Mississippi Criminalizes Abortion Pill

Mississippi has banned the prescription and distribution of abortion-inducing drugs.

The legislation, House Bill 1613, makes it unlawful to “sell, barter, transfer, manufacture, distribute, dispense or possess with intent to sell, barter, transfer, manufacture, distribute or dispense, a controlled substance,” as well as “create, sell, barter, transfer, distribute, dispense or possess with intent to create, sell, barter, transfer, distribute or dispense, a counterfeit substance.”

An “abortion-inducing drug” is defined in the bill as a “medicine, drug or any other substance prescribed or dispensed with the intent of terminating the clinically diagnosable pregnancy of a woman to cause the death of the unborn child, except as otherwise provided by the laws of the State of Mississippi.”

Last year, the Ethics and Public Policy Center found that 1 in 10 women who take mifepristone to induce abortions experience severe complications, a number at least 22 times as high as reported on the drug’s label.

The study, described by the think tank as the “largest-known study of the abortion pill,” found that “10.93 percent of women experience sepsis, infection, hemorrhaging, or another serious adverse event within 45 days following a mifepristone abortion.” It explained that the “real-world” rate of the serious adverse events is “at least 22 times as high as the summary figure of ‘less than 0.5 percent’ in clinical trials reported on the drug label.”
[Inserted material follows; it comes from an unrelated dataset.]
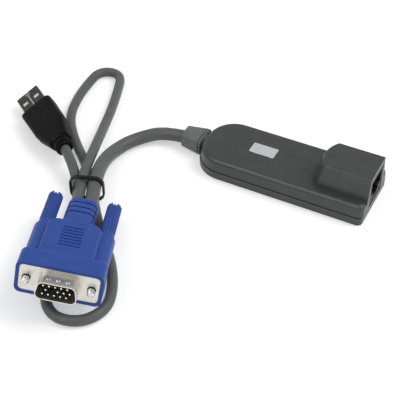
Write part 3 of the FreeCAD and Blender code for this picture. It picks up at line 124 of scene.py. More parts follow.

Separately, a federal judge has paused a case that Louisiana brought against the abortion pill mifepristone as the FDA reviews the drug’s safety. U.S. District Judge David Joseph wrote in an order that the “equities and the public interest weigh heavily in favor of FDA completing the job that the law requires it to do.” He explained, “Put differently, at this juncture, it is the completion of FDA’s promised good faith, evidence-based, and expeditious review of the mifepristone [review], not ‘government by lawsuit,’ that this Court finds to be in the public interest.”